No attack as required by the rules is made by the defendants upon the findings as such, but, even so, we feel that they are amply supported by the evidence. The fact that the Rainbo driver had apparently completed his turn and was off the blacktop before being struck is certainly an impressive circumstance, which would go a long way toward negating the turn as being the proximate cause of the accident. Quite obviously, the cause was not the turning by the truck driver, but was the speed, failure to observe, and following too closely by the defendant Hayes.

It is certainly possible that the minds of reasonable men might differ as to whether the driver of the bakery truck *29was negligent in failing to look at the last moment, and therefore this was a factual question for the court to determine, not one of law. In any event, the causal relationship under the facts here present was clearly one for the determination of the fact finder. The motion could not be granted as long as the minds of reasonable men could differ as to either the negligence or the proximate cause. Compare, Sandoval v. Brown, 1959, 66 N.M. 235, 346 P.2d 551.
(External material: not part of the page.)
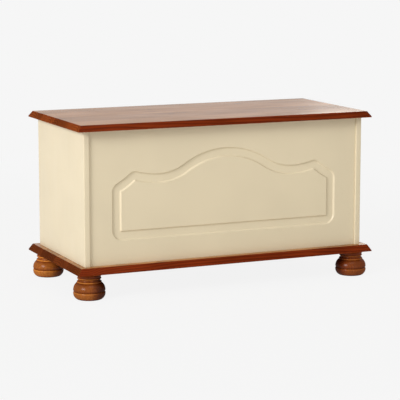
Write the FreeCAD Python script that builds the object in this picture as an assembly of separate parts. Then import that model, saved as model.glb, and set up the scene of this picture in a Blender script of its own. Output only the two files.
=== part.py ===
import FreeCAD, Part
import math
import os

# A blanket chest: a painted case of four boards on a stained pine base, four turned
# feet, and a stained pine lid on two butt hinges with a slotted stay at each end.
# Millimetres. +X runs along the chest, +Y to its back, +Z up. The origin is the
# middle of the footprint, on the floor. Every solid is written at rest, lid shut.

Vector = FreeCAD.Vector
X = Vector(1, 0, 0)
Y = Vector(0, 1, 0)
Z = Vector(0, 0, 1)
SIDES = {"left": -1, "right": 1}

# ---------------------------------------------------------------- driving dimensions

# The case of painted boards and the two stained boards that close it.
case_length = 792.0
case_depth = 352.0
case_height = 346.0
panel_thickness = 15.0
panel_arris = 2.0
front_recess = 5.0
base_overhang = 24.0
base_thickness = 18.0
lid_overhang = 20.0
lid_thickness = 16.0
bevel_inset = 9.0
bevel_land = 3.0
board_arris = 1.0
stave_count = 4

# The raised field of the front panel and the routed moulding that runs round it.
field_side_margin = 87.0
field_bottom_margin = 86.0
field_top_margin = 86.5
shoulder_drop = 73.5
shoulder_bow = -1.2
tip_inset = 38.5
tip_rise = 9.5
dip_inset = 66.0
dip_drop = 57.0
dip_radius = 150.0
field_corner_radius = 1.0
moulding_width = 25.5
moulding_wall = 3.5
moulding_depth = 4.0

# A turned foot, from the floor up: the radius it starts at, then for each turned step
# the radius it ends at, how high the step is, and how far its line bows outwards.
foot_inset = 41.5
foot_floor_radius = 33.0
foot_turning = {
    "lower bulge": (41.2, 16.5, 2.4),
    "into the notch": (38.8, 3.5, 0.5),
    "out of the notch": (41.0, 5.5, 0.9),
    "shoulder": (31.0, 17.5, 2.3),
    "lower bead": (30.2, 3.6, 1.1),
    "hollow": (29.8, 5.8, -1.9),
    "upper bead": (30.0, 2.8, 0.9),
    "quirk": (29.4, 0.8, 0.0),
    "cove": (38.5, 10.5, -2.2),
}

# Joinery inside the boards. blind_cover is the wood left past the end of a fastener.
fit = 0.05
hole_end_room = 0.5
blind_cover = 5.0
dowel_radius = 4.0
dowel_length = 30.0
dowel_chamfer = 1.0
corner_dowel_margin = 105.0
base_dowel_spacing = 220.0
cam_radius = 7.5
cam_cover = 3.0
cam_setback = 24.0
cam_margin = 50.0
cam_bolt_radius = 3.0
cam_bolt_neck_radius = 1.8
cam_bolt_neck_length = 5.0
foot_bolt_radius = 4.0
foot_bolt_in_foot = 34.0
foot_bolt_chamfer = 1.5
base_screw_grip = 32.0
base_screw_radius = 2.5
base_screw_head_radius = 4.8
base_screw_side_spacing = 150.0
base_screw_long_spacing = 225.0
screw_point = 3.0

# The butt hinges. A leaf is let into the back board's top edge, the other into the lid.
hinge_inset = 120.0
hinge_length = 60.0
hinge_leaf_margin = 2.0
hinge_leaf_thickness = 1.5
hinge_leaf_gap = 0.3
hinge_pin_radius = 1.3
hinge_barrel_radius = 2.8
hinge_barrel_clearance = 0.4
hinge_knuckle_count = 5
hinge_knuckle_gap = 0.2
hinge_screw_spacing = 20.0
hinge_screw_radius = 1.5
hinge_screw_head_radius = 2.9

# The slotted stays. The stud on the end board and the pivot on the lid are equally far
# from the hinge pin, so an arm turns by exactly half of what the lid turns.
lid_opening = 95.0
stay_reach = 150.0
stay_drop = 10.0
stay_rest_angle = 30.0
stay_arm_width = 15.0
stay_arm_thickness = 2.0
stay_arm_land = 5.0
stay_clearance = 0.3
stay_plate_length = 34.0
stay_plate_width = 14.0
stay_plate_thickness = 2.0
stay_plate_corner = 3.0
stay_collar_radius = 5.0
stay_collar_height = 1.0
stay_stud_radius = 3.0
stay_head_radius = 5.5
stay_head_height = 2.0
stay_rivet_radius = 2.5
stay_rivet_head_radius = 4.0
stay_rivet_head_height = 1.2
stay_bracket_length = 40.0
stay_bracket_flange = 20.0
stay_bracket_thickness = 2.0
stay_tab_width = 16.0
stay_screw_radius = 1.6
stay_screw_head_radius = 3.2
stay_screw_spacing = 24.0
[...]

We see no reason to extend this opinion by a discussion of the application of the statute to the facts of this case. Suffice it to say that the cases such as Danz v. Kennon, 1957, 63 N.M. 274, 317 P.2d 321, and those from other jurisdictions relied upon by the defendants deal with facts differing from those in the instant case, or the matter of proximate cause was not in issue.

The judgment will be affirmed. It is so ordered.

COMPTON, C. J., and MOISE, J., concur.

CHAVEZ and NOBLE, JJ., not participating.